NCAC is urging an Oregon school board to reinstate Rainbow Rowell’s award-winning novel Eleanor & Park after it was removed, without review, from a school lesson plan because parents complained about the books “appropriateness.”
The Yamhill-Carlton School District in Western Oregon pulled the New York Times bestseller– without following the school's review process for book challenges– in January. The decision was made after parents complained about the presence of profanity and that passages in the book encouraged "bad behavior." The school board met in February to discuss the decision, where the vice-chairman apologized for not upholding the official review process but remained staunchly committed to the book’s removal. There, the board agreed to convene an official Reconsideration Committee to issue a recommendation on the future of the book.
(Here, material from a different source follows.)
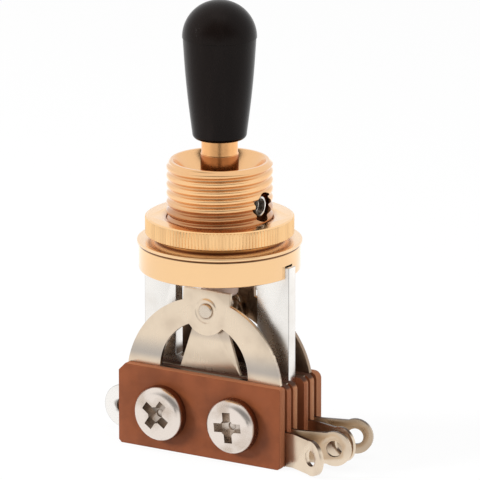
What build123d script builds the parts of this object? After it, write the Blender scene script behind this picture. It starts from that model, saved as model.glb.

In the interim, the book will remain out of middle school classrooms and high school libraries
NCAC’s letter to the school district, sent in advance of the March meeting, reprimands the school for violating its own book challenge review process, and emphasizes the value of Rowell’s novel, which has inspired a love of literacy in countless young readers through its deft exploration of themes of cultural and personal importance, such as race, love and bullying.
The letter also points to the countless messages NCAC received from Eleanor & Park readers in response to its frequent challenges in schools and libraries, expressing the value of the book in their lives. One student, for example, spoke of the character Eleanor as a strong role model for girls who helped her overcome her personal struggles with her body image.